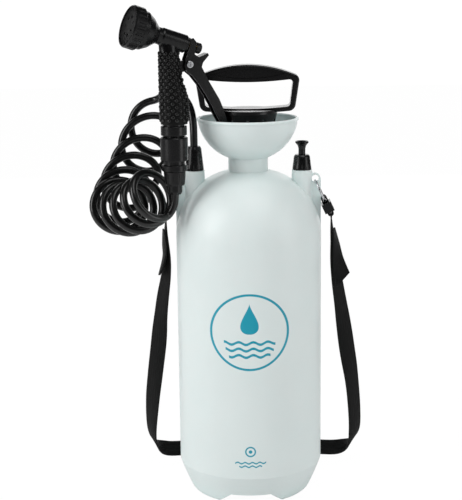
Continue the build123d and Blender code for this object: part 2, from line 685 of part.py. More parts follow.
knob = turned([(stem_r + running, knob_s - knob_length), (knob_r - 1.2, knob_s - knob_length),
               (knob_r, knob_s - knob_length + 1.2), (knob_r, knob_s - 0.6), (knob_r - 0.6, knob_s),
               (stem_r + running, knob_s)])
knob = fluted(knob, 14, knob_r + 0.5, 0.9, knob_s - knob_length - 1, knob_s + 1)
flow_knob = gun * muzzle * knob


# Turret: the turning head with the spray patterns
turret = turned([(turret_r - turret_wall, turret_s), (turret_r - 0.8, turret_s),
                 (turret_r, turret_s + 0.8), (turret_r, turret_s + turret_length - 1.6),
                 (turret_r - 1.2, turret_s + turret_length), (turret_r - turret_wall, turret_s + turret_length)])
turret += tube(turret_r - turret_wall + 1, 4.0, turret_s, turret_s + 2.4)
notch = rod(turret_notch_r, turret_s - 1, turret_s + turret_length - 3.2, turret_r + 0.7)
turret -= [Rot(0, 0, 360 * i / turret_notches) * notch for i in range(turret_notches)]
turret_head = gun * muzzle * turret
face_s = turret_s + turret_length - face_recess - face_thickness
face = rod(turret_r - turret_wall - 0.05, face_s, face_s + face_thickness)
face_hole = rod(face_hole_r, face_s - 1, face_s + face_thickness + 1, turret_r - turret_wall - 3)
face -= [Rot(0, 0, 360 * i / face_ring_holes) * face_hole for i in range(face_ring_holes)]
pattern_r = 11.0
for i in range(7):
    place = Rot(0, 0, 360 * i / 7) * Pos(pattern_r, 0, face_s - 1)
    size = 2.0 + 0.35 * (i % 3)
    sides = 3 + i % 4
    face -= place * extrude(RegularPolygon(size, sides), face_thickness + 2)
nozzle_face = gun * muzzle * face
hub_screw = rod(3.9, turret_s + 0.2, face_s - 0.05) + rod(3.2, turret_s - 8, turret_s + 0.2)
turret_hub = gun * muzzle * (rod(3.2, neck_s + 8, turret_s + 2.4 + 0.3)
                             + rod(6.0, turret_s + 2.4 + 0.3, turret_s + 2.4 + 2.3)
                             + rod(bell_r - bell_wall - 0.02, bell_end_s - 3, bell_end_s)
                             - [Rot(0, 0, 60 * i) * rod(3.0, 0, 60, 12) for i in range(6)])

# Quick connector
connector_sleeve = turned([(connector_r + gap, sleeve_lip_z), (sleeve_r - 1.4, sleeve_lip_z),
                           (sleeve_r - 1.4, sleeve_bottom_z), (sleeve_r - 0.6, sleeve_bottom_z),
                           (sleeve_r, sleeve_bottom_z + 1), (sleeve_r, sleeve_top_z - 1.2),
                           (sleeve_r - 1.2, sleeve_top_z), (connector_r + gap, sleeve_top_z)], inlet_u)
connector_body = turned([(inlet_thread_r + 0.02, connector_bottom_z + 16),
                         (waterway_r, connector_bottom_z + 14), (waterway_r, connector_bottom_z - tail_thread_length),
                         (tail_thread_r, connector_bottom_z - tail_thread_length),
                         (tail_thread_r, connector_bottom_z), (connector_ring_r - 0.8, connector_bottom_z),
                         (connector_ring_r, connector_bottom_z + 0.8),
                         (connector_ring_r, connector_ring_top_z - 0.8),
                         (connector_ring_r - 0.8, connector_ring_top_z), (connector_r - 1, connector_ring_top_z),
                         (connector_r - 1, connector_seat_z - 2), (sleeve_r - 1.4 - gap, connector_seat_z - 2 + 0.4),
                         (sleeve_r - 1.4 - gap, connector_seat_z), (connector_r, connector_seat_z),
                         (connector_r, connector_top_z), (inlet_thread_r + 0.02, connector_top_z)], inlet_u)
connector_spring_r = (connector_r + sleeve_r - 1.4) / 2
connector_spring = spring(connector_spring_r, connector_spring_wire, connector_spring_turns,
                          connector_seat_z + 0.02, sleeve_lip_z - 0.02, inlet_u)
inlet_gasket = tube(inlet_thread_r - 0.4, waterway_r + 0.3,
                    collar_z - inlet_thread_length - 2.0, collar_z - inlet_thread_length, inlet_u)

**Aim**
Starting at the first line of the data above, please restate word for word every line up to and including the one that holds "flow_knob = gun * muzzle * knob", and add nothing else.

**Solution**
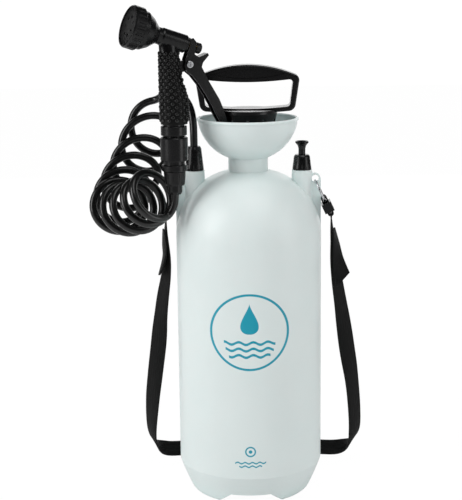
Continue the build123d and Blender code for this object: part 2, from line 685 of part.py. More parts follow.
knob = turned([(stem_r + running, knob_s - knob_length), (knob_r - 1.2, knob_s - knob_length),
               (knob_r, knob_s - knob_length + 1.2), (knob_r, knob_s - 0.6), (knob_r - 0.6, knob_s),
               (stem_r + running, knob_s)])
knob = fluted(knob, 14, knob_r + 0.5, 0.9, knob_s - knob_length - 1, knob_s + 1)
flow_knob = gun * muzzle * knob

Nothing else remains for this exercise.